I spent hours on the flat roof of the hotel, looking down at the sandy streets. From three floors up I observed the tourists being pursued by salesmen; they were followed from their cars to their hotel, from the hotel to the bar. These days before the festival provided opportunity for the persistent businessman to make a years’ wages in a short time.

I saw Doug, another Australian I had met earlier in my travels. He told me how he’d been in the back of a truck driving into town when it occurred to him that this was no way to enter Timbuktu. He called out for the driver to stop, and jumping off with his bag he found a donkey laden with firewood, whose owner was willing to put Doug on top. So he entered the city on the back of a donkey.

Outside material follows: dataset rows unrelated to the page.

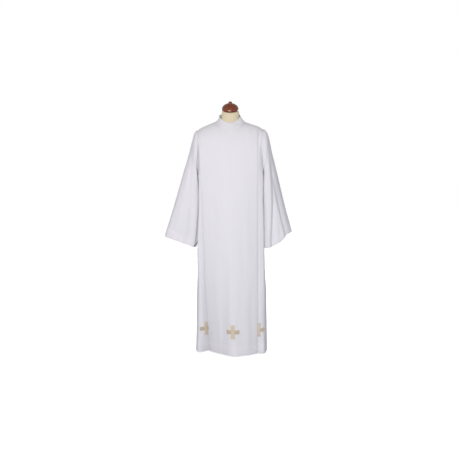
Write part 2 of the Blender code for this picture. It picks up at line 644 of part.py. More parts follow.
def lathe(profile, count, centre, tilt):
    """Rings turned about an axis that leans towards the front by tilt degrees."""
    angle = math.radians(tilt)
    rings = []
    for height, radius in profile:
        ring = []
        for k in range(count):
            t = 2 * math.pi * k / count
            x, y = radius * math.cos(t), radius * math.sin(t)
            ring.append((centre[0] + x,
                         centre[1] + y * math.cos(angle) - height * math.sin(angle),
                         centre[2] + y * math.sin(angle) + height * math.cos(angle)))
        rings.append(ring)
    return rings


def make_stand():
    rings_solid("neck_cap", lathe(CAP_PROFILE, 32, (0, CAP_Y, CAP_Z), CAP_TILT), "cap_wood")
    foot = ((0.0, FOOT_R - 2), (2.0, FOOT_R), (FOOT_HIGH - 5, FOOT_R), (FOOT_HIGH, FOOT_R - 6),
            (FOOT_HIGH + 1, COLLET_R + 4), (COLLET_HIGH - 2, COLLET_R), (COLLET_HIGH, COLLET_R - 2))
    rings_solid("stand_foot", lathe(foot, 40, (0, 0, 0), 0), "stand_steel")
    start, end = COLLET_HIGH + 0.3, FORM_LOW - 0.3
    pole = ((start, POLE_R), (end - 20, POLE_R), (end - 16, POLE_R + 12), (end, POLE_R + 12))
    rings_solid("stand_pole", lathe(pole, 24, (0, 0, 0), 0), "stand_steel")


MADE = {}


def make_materials():
    for name, (colour, roughness, metallic) in MATERIALS.items():
        material = bpy.data.materials.new(name)
        material.use_nodes = True
        shader = material.node_tree.nodes["Principled BSDF"]
        shader.inputs["Base Color"].default_value = (*colour, 1.0)
        shader.inputs["Roughness"].default_value = roughness
        shader.inputs["Metallic"].default_value = metallic
        MADE[name] = material


def main():
    for obj in list(bpy.data.objects):
        bpy.data.objects.remove(obj, do_unlink=True)
    make_materials()
    front = Panel(FRONT_RIGHT, FRONT_LEFT, FRONT_MIDDLE, FRONT_TROUGHS, FRONT_FOLD_TOPS,
                  -1, (8, 19))
    back = Panel(BACK_RIGHT, BACK_LEFT, BACK_MIDDLE, BACK_TROUGHS, BACK_FOLD_TOPS,
                 1, (8, 19))
    cloth = {"front": make_panel("front_panel", front), "back": make_panel("back_panel", back)}
    make_sleeve("sleeve_right", SLEEVE_RIGHT, RIGHT_SLEEVE_FOLDS, RIGHT_CUFF_DROP, -1)
    make_sleeve("sleeve_left", SLEEVE_LEFT, LEFT_SLEEVE_FOLDS, LEFT_CUFF_DROP, 1)
    make_collar(front, back)
    for name, side, region, x, z, gap in CROSSES:
        panel = front if side == "front" else back
        make_cross(name, panel, cloth[side], region, x, z, gap)
    make_form()
    make_stand()


main()
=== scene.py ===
"""Finish of a white alb with a stand collar, worn on a limbless dress form on a round foot.

Tables are in millimetres; finished meshes, panel settings and the stage are in metres.
The front faces -Y, +X is the wearer's left, +Z is up, and the floor is at zero.
"""

import math

import bpy
import numpy as np
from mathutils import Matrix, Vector, noise


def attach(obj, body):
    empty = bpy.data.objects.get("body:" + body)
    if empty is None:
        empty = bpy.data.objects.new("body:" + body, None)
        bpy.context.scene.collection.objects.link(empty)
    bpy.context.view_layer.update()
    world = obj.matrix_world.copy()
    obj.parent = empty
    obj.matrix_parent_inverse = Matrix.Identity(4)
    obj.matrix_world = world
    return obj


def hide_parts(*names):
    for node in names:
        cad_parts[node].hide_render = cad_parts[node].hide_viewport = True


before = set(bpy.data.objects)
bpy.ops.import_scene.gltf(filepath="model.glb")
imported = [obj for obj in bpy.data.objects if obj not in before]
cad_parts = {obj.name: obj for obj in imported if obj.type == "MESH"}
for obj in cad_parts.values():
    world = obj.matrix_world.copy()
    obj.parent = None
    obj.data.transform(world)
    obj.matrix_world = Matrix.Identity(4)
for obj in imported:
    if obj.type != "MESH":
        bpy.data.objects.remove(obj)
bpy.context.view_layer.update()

bl_info = {
    "name": "Alb with Embroidered Crosses",
    "version": (1, 0, 0),
    "blender": (4, 5, 0),
    "location": "3D View > Sidebar > Alb",
    "description": "Builds a white alb on a dress form, its stitching and its crosses",
    "category": "Object",
}

MM = 0.001

# ---------------------------------------------------------------- cut of the robe

HEM_Z = 10.0  # lower edge above the floor
SEAM = 0.16  # half the gap where two pieces are sewn
CHEST_Z = 1200.0  # height where the cloth starts to round over the chest
TOP_SECTION_Z = 1400.0  # highest row of the fold sections
ARM_X, ARM_Z, ARM_HIGH, ARM_DEEP = 200.0, 1243.0, 135.0, 72.0  # armhole oval
LEFT_TIP_RISE = 7.0  # the left shoulder point sits a little higher
SHOULDER_FALL = 0.43  # fall of the shoulder seam for each step outwards
TIP_FALL, TIP_START, TIP_RUN = 7.0, 170.0, 40.0  # its extra fall near the tip
NECK_X, NECK_FRONT, NECK_BACK, NECK_Z = 83.0, 70.0, 60.0, 1435.0  # neck seam oval
NECK_RISE_FRONT, NECK_RISE_BACK = 0.60, 0.22
COLLAR_STEEP = 62.0  # degrees from level to the collar's wall
COLLAR_HIGH, COLLAR_BACK_RISE, COLLAR_LEFT_RISE = 35.0, 8.0, 2.5
COLLAR_WALL = 2.4
COLLAR_SWELL, COLLAR_HOLLOW = 1.2, 4.4  # bow of its wall in front, and inwards at the sides
COLLAR_LEFT_LEAN = 5.0  # how far its top leans in on the left
COLLAR_WAVES = ((0.35, 5, 0), (0.25, 11, 40))  # unevenness: size, waves round, first degree
COLLAR_SINK = 0.3  # how far its lower edge dips below the seam, where it isn't lapped
LAP_START, LAP_END, LAP_RAMP = 66.0, 452.0, 396.0  # degrees round the neck
LAP_LIFT = 0.5  # air between the lap and the band under it

# Fold sections, a row for each height. Distances from the middle, both ways from the seam:
# z, side, lobe x, y, behind x, y, tuck x, y, edge x, y, gap between the layers.
FRONT_RIGHT = (
    (10, 215, 200, 122, 138, 46, 98, 44, 130, 68, 10),
    (180, 211, 198, 106, 150, 66, 106, 58, 136, 83, 9),
    (430, 206, 197, 98, 160, 80, 128, 74, 154, 99, 9),
    (640, 194, 210, 92, 167, 88, 139, 79, 162, 101, 10),
    (800, 177, 207, 90, 170, 90, 149, 80, 167, 102, 9),
    (950, 170, 202, 82, 174, 90, 156, 84, 172, 102, 8),
    (1090, 181, 199, 66, 182, 80, 170, 80, 180, 95, 6),
    (1200, 198, 197, 54, 190, 72, 183, 79, 187, 90, 4),
    (1400, 199, 198, 56, 194, 74, 188, 80, 189, 88, 3),
)
FRONT_LEFT = (
    (10, 232, 208, 148, 177, 118, 136, 108, 168, 124, 8),
    (180, 229, 217, 111, 180, 115, 138, 106, 170, 120, 7),
    (430, 223, 215, 111, 178, 112, 140, 103, 169, 117, 6),
    (640, 200, 219, 94, 175, 107, 142, 98, 168, 112, 5),
    (800, 182, 220, 88, 174, 104, 145, 97, 168, 110, 5),
    (950, 180, 213, 82, 174, 101, 148, 96, 168, 107, 4),
    (1090, 186, 212, 70, 175, 95, 152, 92, 168, 101, 4),
    (1200, 198, 199, 60, 178, 91, 158, 89, 167, 98, 3),
    (1400, 199, 197, 58, 178, 80, 160, 85, 163, 94, 3),
)
BACK_RIGHT = (
    (10, 215, 203, 94, 152, 112, 104, 118, 132, 142, 12),
    (180, 211, 201, 88, 152, 108, 106, 114, 132, 137, 12),
    (430, 206, 197, 82, 152, 100, 110, 108, 132, 128, 11),
    (640, 194, 196, 80, 152, 94, 114, 102, 132, 120, 10),
    (800, 177, 192, 78, 151, 90, 116, 99, 132, 116, 9),
    (950, 170, 188, 74, 150, 86, 118, 96, 132, 112, 8),
    (1090, 181, 190, 66, 155, 83, 123, 94, 132, 107, 6),
    (1200, 198, 192, 56, 160, 80, 128, 92, 132, 102, 5),
    (1400, 199, 194, 56, 162, 80, 131, 90, 131, 98, 3),
)
BACK_LEFT = (
    (10, 232, 214, 96, 158, 114, 108, 120, 138, 144, 12),
    (180, 229, 212, 90, 158, 110, 110, 116, 138, 139, 12),
    (430, 223, 209, 84, 158, 102, 114, 110, 138, 130, 11),
    (640, 200, 202, 82, 157, 96, 118, 104, 137, 122, 10),
    (800, 182, 198, 80, 155, 91, 120, 101, 136, 117, 9),
    (950, 180, 196, 76, 154, 87, 122, 98, 136, 113, 8),
    (1090, 186, 195, 66, 158, 84, 127, 95, 136, 108, 6),
    (1200, 198, 192, 57, 162, 81, 132, 93, 136, 103, 5),
    (1400, 199, 194, 57, 164, 81, 134, 91, 134, 99, 3),
)

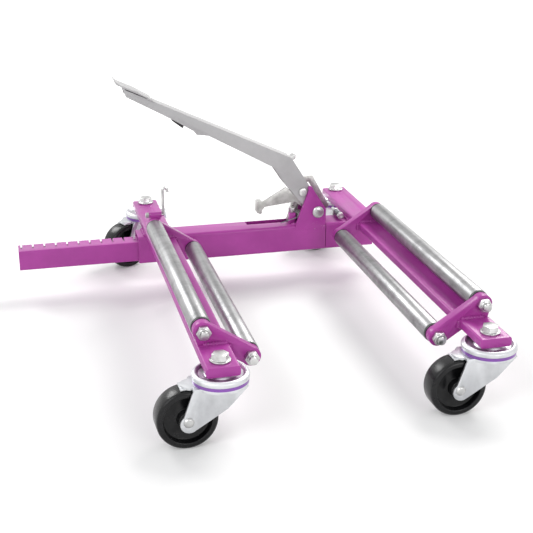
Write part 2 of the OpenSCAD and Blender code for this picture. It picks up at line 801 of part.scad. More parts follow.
left_arm();
left_rear_bracket();
left_front_bracket();
outer_tube();
pedal_brackets();
stop_bolt();
hook_barrel();
hold_down_hook();
right_arm();
right_rear_bracket();
right_front_bracket();
receiver_tube();
notched_bar();
receiver_bolt();
receiver_spring();
left_roller_axles();
left_roller_nuts();
right_roller_axles();
right_roller_nuts();
left_outer_roller();
left_outer_bushes();
left_inner_roller();
left_inner_bushes();
right_outer_roller();
right_outer_bushes();
right_inner_roller();
right_inner_bushes();
pedal_lever();
foot_pad();
pedal_catch();
pedal_pivot_pin();
pedal_bend_bolt();
drive_pawl();
drive_pawl_pin();
holding_pawl();
holding_pawl_pin();
pawl_spring();
release_lever();
link_plate();
left_caster_bolts();
left_caster_races();
right_caster_bolts();
right_caster_races();
front_left_fork();
front_left_seal();
front_left_wheel();
front_left_axle();
rear_left_fork();
rear_left_seal();
rear_left_wheel();
rear_left_axle();
front_right_fork();
front_right_seal();
front_right_wheel();
front_right_axle();
rear_right_fork();
rear_right_seal();
rear_right_wheel();
rear_right_axle();
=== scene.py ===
"""Looks for the roller jack: finishes, softened edges, welds, springs, fork lips, threads and the stage."""

import json
import math

import bmesh
import bpy
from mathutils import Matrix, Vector


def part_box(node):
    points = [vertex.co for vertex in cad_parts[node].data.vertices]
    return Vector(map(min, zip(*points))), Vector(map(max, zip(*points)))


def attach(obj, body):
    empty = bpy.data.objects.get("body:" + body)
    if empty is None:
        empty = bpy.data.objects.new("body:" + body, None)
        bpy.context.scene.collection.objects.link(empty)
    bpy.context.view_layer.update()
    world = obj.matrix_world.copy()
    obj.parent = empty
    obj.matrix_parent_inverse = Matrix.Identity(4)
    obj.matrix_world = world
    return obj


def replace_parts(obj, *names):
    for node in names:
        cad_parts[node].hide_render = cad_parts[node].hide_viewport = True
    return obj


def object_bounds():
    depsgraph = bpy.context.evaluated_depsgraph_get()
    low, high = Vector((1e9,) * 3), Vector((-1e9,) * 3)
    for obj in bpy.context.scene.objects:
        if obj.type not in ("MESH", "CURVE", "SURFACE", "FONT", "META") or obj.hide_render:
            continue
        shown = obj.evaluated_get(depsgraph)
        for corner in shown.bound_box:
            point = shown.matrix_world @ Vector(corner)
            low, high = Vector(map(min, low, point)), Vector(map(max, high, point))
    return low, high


bl_info = {
    "name": "Roller jack looks",
    "version": (1, 0, 0),
    "blender": (4, 5, 0),
    "location": "3D View > Sidebar > Jack",
    "description": "Paint, plating, welds, springs and a studio for the roller jack",
    "category": "Object",
}

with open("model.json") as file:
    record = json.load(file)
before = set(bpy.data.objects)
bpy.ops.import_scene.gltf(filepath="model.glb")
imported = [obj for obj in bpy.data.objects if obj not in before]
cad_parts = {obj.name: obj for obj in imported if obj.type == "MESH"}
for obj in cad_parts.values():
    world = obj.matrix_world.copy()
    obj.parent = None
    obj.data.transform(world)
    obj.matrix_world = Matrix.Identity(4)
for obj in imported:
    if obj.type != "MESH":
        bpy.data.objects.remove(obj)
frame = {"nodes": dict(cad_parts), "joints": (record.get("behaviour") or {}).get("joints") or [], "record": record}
CAD_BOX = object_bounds()
MM = 0.001
BARE_STEEL = (0.45, 0.43, 0.44)


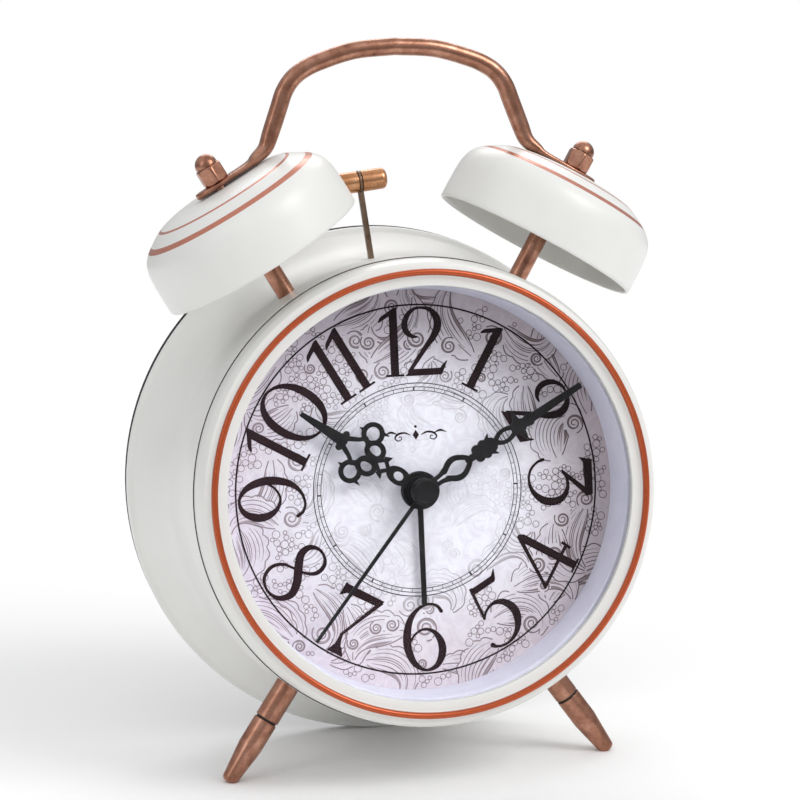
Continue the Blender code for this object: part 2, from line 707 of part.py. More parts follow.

With Issa and his friends we ate dinner at a makeshift restaurant on the street. There was an oil lamp on the table, and dishes of brochette, chips, salad and bread. Sharing a meal in the warm evening air, the lamp light flickering off our faces, shadows dancing on the wall behind us, people from opposite sides of the world laughing together... there was a lot to be thankful for. Afterwards we wandered the streets in the dark evening, looking for perhaps some music. We found instead a group of men watching a dubbed kung fu movie on a small tv on the street and we stood to watch with them.

Then a blackout. Lights out all over the town. Doug didn’t know how to find the place he was staying. It wasn’t a hotel, just a guy’s house and he had no name for it, only a picture on his digital camera. He showed some of the men who had been watching the kung fu, asking them if they knew where it was. They laughed, wondering how these foreigners survive in this world, but one of them recognised it and offered to take him there on his motorbike. Timbuktu days were full of the unexpected.